Even Luke sees it. He didnt have the time with her that Yoda had with him, but even without that intensive training he can see that she has something right going on. Either he knows she took the books or doesn’t, but he approves of her taking the mantle. Leia and Rey both sense that he is at peace with moving on, passing on the responsibility and the burden of the future to one who has a chance.
This dark side flirtation is perhaps one of the most important things Rey does. She faces a fear that crippled the entire Order before her. She touches her fear, owns it, recognizes it. She doesn’t hide from it and wall herself off. The old Jedi were blind because they believed that fear itself was the dark side. Yoda says as much in The Phantom Menace. And in that they not only encouraged fear and isolation, they embraced it.

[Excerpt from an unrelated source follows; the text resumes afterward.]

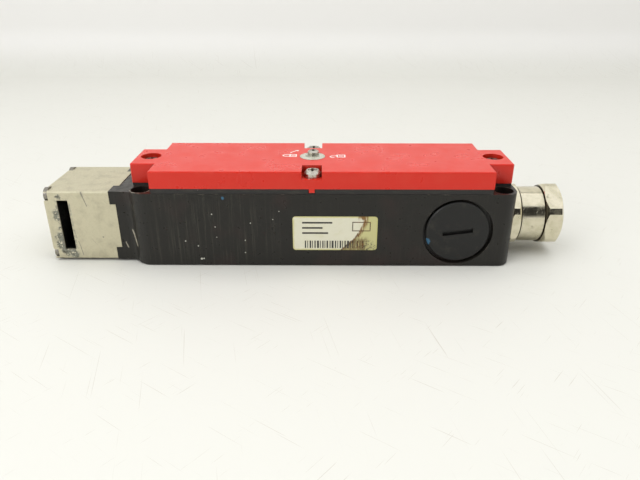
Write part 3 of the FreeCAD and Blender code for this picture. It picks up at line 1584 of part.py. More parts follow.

Rey is their redemption. She is they way forward out of the sins of the past and into a future of hope and light. And she will not be the Last Jedi.
P.S. I can’t put this to bed without taking an aside to praise Yoda. The Last Jedi redeems the character in my eyes. I was so aggrieved by his heartless crushing of Anakin, and his willful acceptance of the slave army, even though these decisions appeared to pain him, he made them anyway. It has caused me to relabel him as “the fascist green sock puppet”. In Revenge of the Sith, I think Yoda began to see just how badly he’d failed, but I think he still put aside a portion of his blame. He was following the tenets of the Order, as wrong as he may have thought them. It seems that death has given him a measure of knowledge, and the Yoda that counsels Luke about failure is the best version of the character yet.